At least Marilyn for a fleeting moment seems to recognize the fallacy of appealing to the number of believers as evidence of the truth of that belief (the smart sounding latin phrase is argumentum ad populum). However, one must be careful to remember that, in science at least, a consensus among a majority of experts is strong reason to take that claim seriously. In either case, however, it is not the number of people that believe something that ultimately matters but, rather, the actual evidence.

Marilyn gives her readers nothing more than some non-specific examples of subjective experiences that believers in God apparently claim to have. None of this is evidence for anything other than some believers have convinced themselves in their belief. When prayer is subjected to controlled scientific experiments it fails to give any statistical meaningful results, leaving believers to continue counting their hits and ignoring their misses.

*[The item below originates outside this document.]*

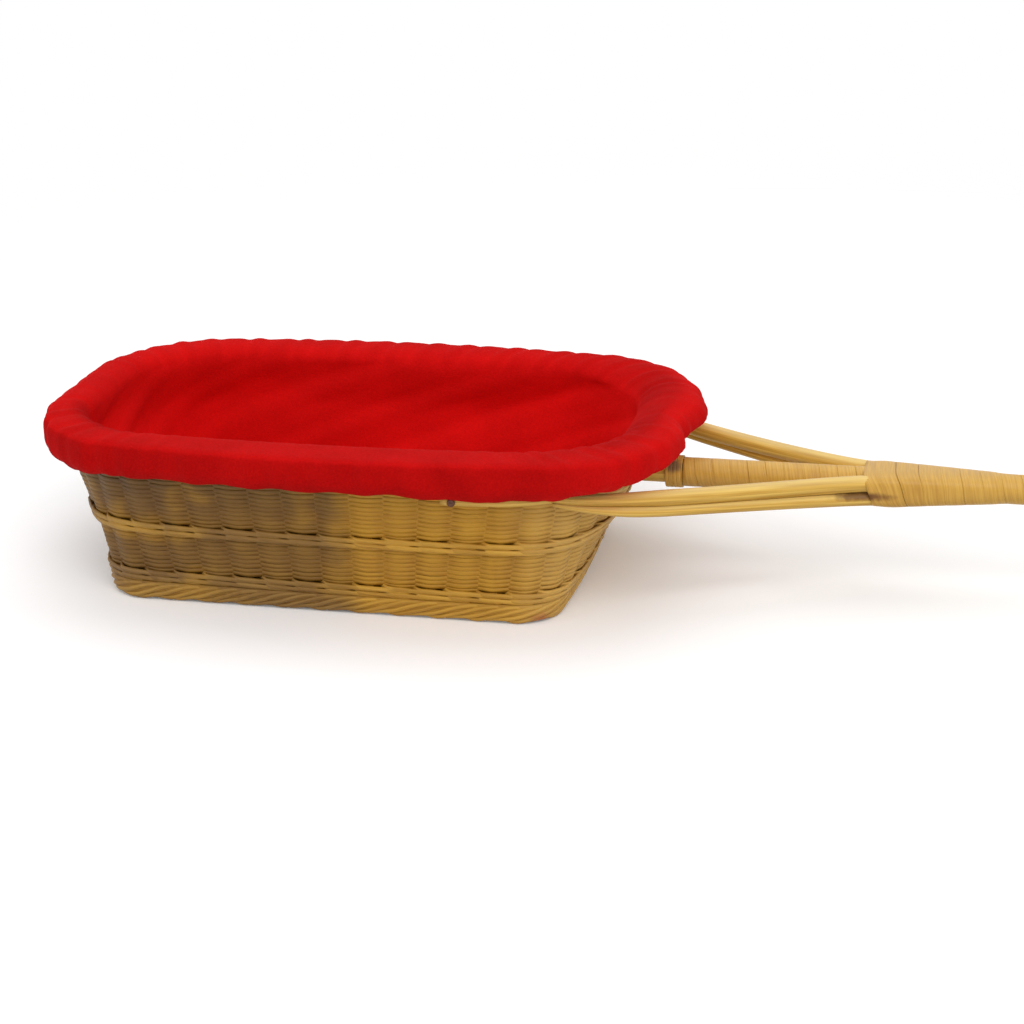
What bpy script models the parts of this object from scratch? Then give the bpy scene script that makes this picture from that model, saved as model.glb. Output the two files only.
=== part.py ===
"""Collection basket: a wicker basket on a long cane-wrapped handle, with a lift-out cloth liner.

Metres, +Z up. The origin is the centre of the basket's flat underside, +X runs along the
handle and +Y to the basket's far side. Each named object is one physical piece.
"""

import math

import bmesh
import bpy
import numpy as np
from mathutils import Vector

# Fit between pieces that touch
GAP = 0.0003

# Basket outline over the stakes, at the underside and at the top of the wall
FOOT_LENGTH = 0.2470
FOOT_WIDTH = 0.1608
FOOT_CORNER = 0.0190
FOOT_END_BOW = 0.0024
FOOT_LEAN = 0.0010
TOP_LENGTH = 0.3256
TOP_WIDTH = 0.1942
TOP_CORNER = 0.0620
SIDE_BOW = 0.0095
END_BOW = 0.0120
TOP_LEAN = 0.0028

# Heights of the bands that make up the wall, from the bottom
FOOT_HEIGHT = 0.0108
WALE_HEIGHT = 0.0065
LOWER_WEAVE_HEIGHT = 0.0222
UPPER_WEAVE_HEIGHT = 0.0314

# Stakes and the weave around them
STAKES_PER_QUARTER = 12
CROSS_STAKES_PER_QUARTER = 6
LONG_STAKES_PER_QUARTER = 3
STAKE_WIDTH = 0.0044
STAKE_THICKNESS = 0.0022
STAKE_PROUD = 0.0007
WEAVE_THICKNESS = 0.0039
STRAND_THICKNESS = 0.0021

# Base mat and the levels of the stakes that run through it
MAT_THICKNESS = 0.0075
CROSS_STAKE_LEVEL = 0.0045
LONG_STAKE_LEVEL = 0.0009

# Rolled border on top of the wall
BORDER_RADIUS = 0.0055

# Pole, its tenon in the end wall and its wraps
POLE_RADIUS = 0.0063
POLE_HEIGHT = 0.0600
POLE_END = 0.8000
POLE_END_ROUND = 0.0030
TENON_RADIUS = 0.0045
TENON_STANDOUT = 0.0006
WRAP_THICKNESS = 0.0013
BINDING_THICKNESS = 0.0022
BINDING_WIDTH = 0.0090
WALL_BINDING_SETBACK = 0.0166
END_BINDING_SETBACK = 0.0060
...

As a skeptic, I do not need to say with certainty that “I am absolutely right and they all are wrong about God.” All that I have to say is, “I don’t know if I am right but I am not convinced by any of their evidence.”

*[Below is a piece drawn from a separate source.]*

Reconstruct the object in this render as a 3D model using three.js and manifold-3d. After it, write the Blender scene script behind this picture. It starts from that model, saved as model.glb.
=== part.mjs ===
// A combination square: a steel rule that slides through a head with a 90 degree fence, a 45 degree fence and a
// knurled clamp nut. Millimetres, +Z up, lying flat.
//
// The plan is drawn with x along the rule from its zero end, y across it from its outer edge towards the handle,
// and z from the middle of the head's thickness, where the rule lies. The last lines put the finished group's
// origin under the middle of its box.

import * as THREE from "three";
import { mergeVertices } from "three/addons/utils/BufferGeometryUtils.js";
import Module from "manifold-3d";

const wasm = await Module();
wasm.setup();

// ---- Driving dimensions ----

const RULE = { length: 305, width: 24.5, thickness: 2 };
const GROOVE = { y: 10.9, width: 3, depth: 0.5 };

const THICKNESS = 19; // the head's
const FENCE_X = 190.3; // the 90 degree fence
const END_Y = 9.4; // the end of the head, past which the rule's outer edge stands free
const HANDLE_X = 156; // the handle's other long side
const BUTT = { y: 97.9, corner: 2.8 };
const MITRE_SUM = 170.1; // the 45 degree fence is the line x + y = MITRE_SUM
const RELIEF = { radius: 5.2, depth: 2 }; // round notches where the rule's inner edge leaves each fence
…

5. We know God exists because he pursues us. He is constantly initiating and seeking for us to come to him.

I tried in vain in the paragraphs that follow to find any explaination as to how Marilyn actually knows that God “pursues” us (whatever that means). Presumably, if God is God, He can do anything He wants, and the thought of such a being pursuing us strikes me as a bit odd. Instead, this is what Marilyn offers her readers, based on her own experience:

I didn’t realize that the reason the topic of God weighed so heavily on my mind, was because God was pressing the issue…It was as if I couldn’t escape thinking about the possibility of God…It might be that the underlying reason atheists are bothered by people believing in God is because God is actively pursuing them.

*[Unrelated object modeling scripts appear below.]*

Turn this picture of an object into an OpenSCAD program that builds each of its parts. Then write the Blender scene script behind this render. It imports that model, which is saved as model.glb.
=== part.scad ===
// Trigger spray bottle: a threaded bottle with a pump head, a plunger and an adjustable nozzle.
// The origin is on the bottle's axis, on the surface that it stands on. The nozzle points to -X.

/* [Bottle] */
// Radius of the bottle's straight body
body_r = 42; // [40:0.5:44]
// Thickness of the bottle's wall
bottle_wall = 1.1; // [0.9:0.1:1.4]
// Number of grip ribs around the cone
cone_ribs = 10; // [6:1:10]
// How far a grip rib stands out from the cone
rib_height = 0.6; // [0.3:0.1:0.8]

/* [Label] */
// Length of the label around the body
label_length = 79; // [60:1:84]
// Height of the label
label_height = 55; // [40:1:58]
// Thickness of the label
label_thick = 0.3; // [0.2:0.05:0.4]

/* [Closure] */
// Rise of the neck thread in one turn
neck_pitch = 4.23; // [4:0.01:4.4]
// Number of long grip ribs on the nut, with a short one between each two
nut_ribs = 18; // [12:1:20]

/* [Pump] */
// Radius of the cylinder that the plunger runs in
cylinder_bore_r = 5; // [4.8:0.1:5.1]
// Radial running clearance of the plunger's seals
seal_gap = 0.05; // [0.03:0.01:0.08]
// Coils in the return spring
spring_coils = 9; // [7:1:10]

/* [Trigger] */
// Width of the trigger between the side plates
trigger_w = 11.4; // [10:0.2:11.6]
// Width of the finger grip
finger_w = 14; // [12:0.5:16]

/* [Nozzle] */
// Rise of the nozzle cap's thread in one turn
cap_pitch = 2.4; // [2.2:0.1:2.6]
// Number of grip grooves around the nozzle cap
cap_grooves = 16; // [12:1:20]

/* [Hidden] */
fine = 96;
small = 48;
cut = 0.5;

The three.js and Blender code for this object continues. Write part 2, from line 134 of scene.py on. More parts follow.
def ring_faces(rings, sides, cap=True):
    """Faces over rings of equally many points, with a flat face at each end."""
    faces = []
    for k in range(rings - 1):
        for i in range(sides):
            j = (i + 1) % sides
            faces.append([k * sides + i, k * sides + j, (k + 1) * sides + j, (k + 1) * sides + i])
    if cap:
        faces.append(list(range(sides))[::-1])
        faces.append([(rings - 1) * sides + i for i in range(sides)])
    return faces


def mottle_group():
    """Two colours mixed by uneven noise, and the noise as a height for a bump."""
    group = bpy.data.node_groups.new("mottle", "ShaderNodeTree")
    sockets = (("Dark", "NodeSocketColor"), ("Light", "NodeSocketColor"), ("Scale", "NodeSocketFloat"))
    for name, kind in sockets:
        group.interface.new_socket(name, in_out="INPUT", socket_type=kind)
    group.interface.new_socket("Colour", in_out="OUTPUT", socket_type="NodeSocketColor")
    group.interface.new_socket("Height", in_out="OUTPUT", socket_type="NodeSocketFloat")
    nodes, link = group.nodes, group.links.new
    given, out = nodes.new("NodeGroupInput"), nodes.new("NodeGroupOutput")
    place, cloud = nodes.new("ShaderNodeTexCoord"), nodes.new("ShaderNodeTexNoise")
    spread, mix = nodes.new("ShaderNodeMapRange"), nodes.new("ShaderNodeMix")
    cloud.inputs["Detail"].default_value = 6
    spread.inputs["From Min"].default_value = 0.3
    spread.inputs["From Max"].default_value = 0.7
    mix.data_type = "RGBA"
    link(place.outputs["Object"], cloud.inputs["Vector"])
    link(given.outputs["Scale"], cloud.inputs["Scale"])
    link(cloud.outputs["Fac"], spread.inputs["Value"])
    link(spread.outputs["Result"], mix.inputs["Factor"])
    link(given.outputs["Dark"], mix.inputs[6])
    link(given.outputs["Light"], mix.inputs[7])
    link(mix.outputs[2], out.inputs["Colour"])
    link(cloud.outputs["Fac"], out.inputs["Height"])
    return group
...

You are free to read the rest, but that is the jist of it. I couldn’t stop thinking about God (or maybe worrying about God’s existence), therefore He must exist! This is about as pathetic an intellectual cop-out as any that I have seen. I suppose God just happens to pursue individuals who can’t stand not having all of the answers laid out in front of them.

6. Unlike any other revelation of God, Jesus Christ is the clearest, most specific picture of God pursuing us.

God has other revlelations? How does Marilyn know that the Bible is God’s revelation? Let’s see if she clues us in:

Why Jesus? Look throughout the major world religions and you’ll find that Buddha, Muhammad, Confucius and Moses all identified themselves as teachers or prophets. None of them ever claimed to be equal to God. Surprisingly, Jesus did. That is what sets Jesus apart from all the others. He said God exists and you’re looking at him. Though he talked about his Father in heaven, it was not from the position of separation, but of very close union, unique to all humankind. Jesus said that anyone who had seen Him had seen the Father, anyone who believed in him, believed in the Father.

He said, “I am the light of the world, he who follows me will not walk in darkness, but will have the light of life.” He claimed attributes belonging only to God: to be able to forgive people of their sin, free them from habits of sin, give people a more abundant life and give them eternal life in heaven. Unlike other teachers who focused people on their words, Jesus pointed people to himself. He did not say, “follow my words and you will find truth.” He said, “I am the way, the truth, and the life, no one comes to the Father but through me.”

We normally consider a person who claims to be God insane or at least deeply troubled. Marilyn wants to grant Jesus an exception here. Why? Why should we believe what He alledgedly claimed to be? She provides two quotations from the gospel of John, but the gospel of John is recognized by most biblical scholars to be a late and unreliable composition. Why should we believe that the author of John is accurately quoting Jesus rather than using Jesus as a mouthpiece to expouse his own theological views? Where in the earlier gospels - Mark, Matthew, and Luke - does Jesus claim to be a God? How about Mark 15.34, where Jesus says, “My god, my god, why have you forsaken me?” Is he talking about himself?

Marilyn attempts to answer some of these questions by giving reasons to believe that Jesus was, in fact, divine:

What proof did Jesus give for claiming to be divine? He did what people can’t do. Jesus performed miracles. He healed people…blind, crippled, deaf, even raised a couple of people from the dead. He had power over objects…created food out of thin air, enough to feed crowds of several thousand people. He performed miracles over nature…walked on top of a lake, commanding a raging storm to stop for some friends. People everywhere followed Jesus, because he constantly met their needs, doing the miraculous. He said if you do not want to believe what I’m telling you, you should at least believe in me based on the miracles you’re seeing.

Even if we grant all of this - is there anything here that a devil in disguise could not accomplish? But we don’t need to grant any of this. The gospels must be shown to be reliable, not simply assumed to be.

Marilyn’s reasons either fall flat or raise more questions than they appear to answer. They certainly shouldn’t compell any thinking person into believing that “a loving God does exist and can be known in an intimate, personal way.”